The "Thinking Aloud" Experiment (Chain-of-Thought)

The researchers also tried a popular trick called Chain-of-Thought (CoT), where they asked the AI to "think out loud" before answering.

  • The Result: It didn't help much. In fact, for the "Intuitive Chef," it often made things worse.
  • The Analogy: It's like asking a nervous student to explain every single step of their math homework before writing the answer. Instead of solving the problem, they get stuck in a loop of overthinking, run out of time (or "token budget"), and fail to finish.
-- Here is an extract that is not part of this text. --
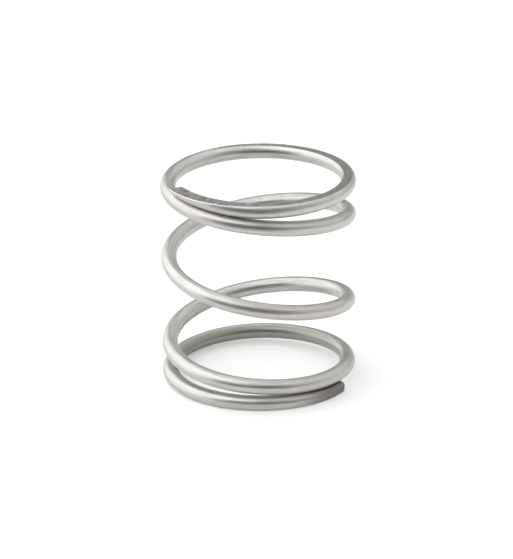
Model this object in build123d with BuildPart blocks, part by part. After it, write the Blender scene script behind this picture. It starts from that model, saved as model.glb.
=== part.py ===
from build123d import *
import os
from math import cos, radians, sin

# Valve spring: one left-hand coil of round wire with closed and ground ends.
# It stands on its bottom ground face, with its axis on Z and the origin in that face.
# Lengths are in mm and angles in degrees.

# Coil
wire_diameter = 2.0
mean_diameter = 23.1
free_length = 27.7
total_turns = 4.35
bottom_tip_angle = -28.6  # where the wire starts, from +X about Z

# Bottom end: from its tip on the turn eases into a slow closing pitch, then into the open pitch
closing_ramp_angle = 455
closing_share = 0.345  # of the open pitch
opening_angle = 365
opening_ramp_angle = 230

# Top end: the open pitch eases into a level turn
top_level_angle = 165
top_ramp_angle = 430

# Ground faces: what is left between each face and the centre of the level wire
bottom_cover = 0.8
top_cover = 0.8

# Tips: each comes to rest on the next turn with a hair's gap, bending over a short length
tip_gap = 0.04
tip_bend = 0.3

# Worked-out sizes
mean_radius = mean_diameter / 2
winding_angle = total_turns * 360
contact_pitch = wire_diameter + tip_gap
step_angle = 15


def eased(angle, start, ramp):
    """Angle wound at full pitch, where the pitch grows smoothly over a ramp."""
    share = min(max((angle - start) / ramp, 0), 1)
    return ramp * (share**3 - share**4 / 2) + max(angle - start - ramp, 0)


def open_angle(angle):
    """Angle wound at full pitch between the bottom tip and this angle."""
    slow_part = closing_share * eased(angle, 0, closing_ramp_angle)
    open_part = (1 - closing_share) * eased(angle, opening_angle, opening_ramp_angle)
    top_ramp_start = winding_angle - top_level_angle - top_ramp_angle
    return slow_part + open_part - eased(angle, top_ramp_start, top_ramp_angle)


def smooth_max(first, second, bend):
    """The larger of two heights, rounded where they cross."""
    overlap = max(bend - abs(first - second), 0)
    return max(first, second) + overlap**2 / (4 * bend)


# Open pitch that spans the free length
rise_per_degree = (free_length - bottom_cover - top_cover) / open_angle(winding_angle)
print("open pitch", round(rise_per_degree * 360, 2))


def wound_height(angle):
    """Height of the wire's centre as it leaves the coiling machine."""
    return bottom_cover + rise_per_degree * open_angle(angle)


def wire_height(angle):
    """Height of the wire's centre with both tips resting on their neighbours."""
    height = wound_height(angle)
    if angle < 360:
        under_next = wound_height(angle + 360) - contact_pitch
        height = -smooth_max(-height, -under_next, tip_bend)
    if angle > winding_angle - 360:
        over_last = wound_height(angle - 360) + contact_pitch
        height = smooth_max(height, over_last, tip_bend)
    return height


def wire_centre(angle):
    """Point on the wire's centre line; the wire climbs clockwise seen from above."""
    direction = radians(bottom_tip_angle - angle)
    return (mean_radius * cos(direction), mean_radius * sin(direction), wire_height(angle))


step_count = round(winding_angle / step_angle)
wire_points = [wire_centre(winding_angle * step / step_count) for step in range(step_count + 1)]

# Spring: the wire swept along its centre line, then ground square to the free length
with BuildPart() as spring:
    with BuildLine() as centre_line:
        Spline(*wire_points)
    with BuildSketch(centre_line.line ^ 0):
        Circle(wire_diameter / 2)
    sweep(path=centre_line.line)
    with BuildSketch(Plane.XY):
        Circle(mean_radius + wire_diameter)
    extrude(amount=free_length, mode=Mode.INTERSECT)

spring.part.label = "spring"

os.makedirs("parts", exist_ok=True)
export_step(spring.part, "parts/spring.step")
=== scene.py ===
from math import acos, atan2, cos, hypot, pi, radians, sin, tan

import bmesh
import bpy
from mathutils import Matrix, Vector


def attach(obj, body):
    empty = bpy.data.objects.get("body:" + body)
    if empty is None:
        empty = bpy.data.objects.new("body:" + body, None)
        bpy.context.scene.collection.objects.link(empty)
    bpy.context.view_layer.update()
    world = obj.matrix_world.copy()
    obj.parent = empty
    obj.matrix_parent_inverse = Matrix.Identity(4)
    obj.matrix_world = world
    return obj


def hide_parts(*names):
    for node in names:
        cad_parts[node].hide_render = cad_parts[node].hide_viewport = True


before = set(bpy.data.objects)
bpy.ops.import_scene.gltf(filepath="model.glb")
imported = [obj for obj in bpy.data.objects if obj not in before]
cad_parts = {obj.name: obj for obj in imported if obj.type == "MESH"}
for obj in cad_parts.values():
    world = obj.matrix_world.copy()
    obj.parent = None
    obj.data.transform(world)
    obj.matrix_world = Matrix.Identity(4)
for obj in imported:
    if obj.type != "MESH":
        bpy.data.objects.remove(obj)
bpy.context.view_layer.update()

# Spring wire
# One length of round stainless spring wire, drawn to size and coiled left-hand.
# The coil closes at both ends, where each tip comes to rest on the next turn.
# It is made here as a straight bar first, and then bent round the coil's axis.
mm = 0.001
wire_radius = 1.0 * mm
coil_radius = 11.55 * mm
free_length = 27.7 * mm
winding_angle = 4.35 * 360
bottom_tip_angle = -28.6
closing_ramp_angle = 455
closing_share = 0.345
opening_angle = 365
opening_ramp_angle = 230
top_level_angle = 165
top_ramp_angle = 430
end_cover = 0.8 * mm
contact_pitch = 2 * wire_radius + 0.04 * mm
tip_bend = 0.3 * mm
slope_step = 0.5  # degrees to each side of where the slope is taken
around_count = 96
corner_side = 8
corner_angle = 2 * pi * corner_side / around_count
edge_round = 0.08 * mm
start_dome = 0.06 * mm
finish_dome = 0.26 * mm
dome_rings = 4
pressed_length = 5 * mm
pressed_square = 0.25
hair = 0.001 * mm


def eased(angle, start, ramp):
    """Angle wound at full pitch, where the pitch grows smoothly over a ramp."""
    share = min(max((angle - start) / ramp, 0), 1)
    return ramp * (share**3 - share**4 / 2) + max(angle - start - ramp, 0)


def open_angle(angle):
    """Angle wound at full pitch between the bottom tip and this angle."""
    slow_part = closing_share * eased(angle, 0, closing_ramp_angle)
    open_part = (1 - closing_share) * eased(angle, opening_angle, opening_ramp_angle)
    top_ramp_start = winding_angle - top_level_angle - top_ramp_angle
    return slow_part + open_part - eased(angle, top_ramp_start, top_ramp_angle)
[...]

The study found that current AI models aren't great at "thinking" their way through complex visual puzzles; they just get confused by their own words.

The Big Takeaway

This paper teaches us that there is no single "best" robot brain.

  • If you are in a clean, predictable, and fully visible world (like a factory assembly line), you want the Strict Accountant. You need someone who checks every fact to ensure nothing goes wrong.
  • If you are in a messy, unpredictable, and partially hidden world (like a real home), you want the Intuitive Chef. You need someone who can use common sense to guess what's happening even when they can't see it all.

The paper concludes that we need to stop trying to force one method to do everything. Instead, we need to build systems that know when to be a precise accountant and when to be a creative chef. Until then, our robots will keep struggling to clean up our messy houses!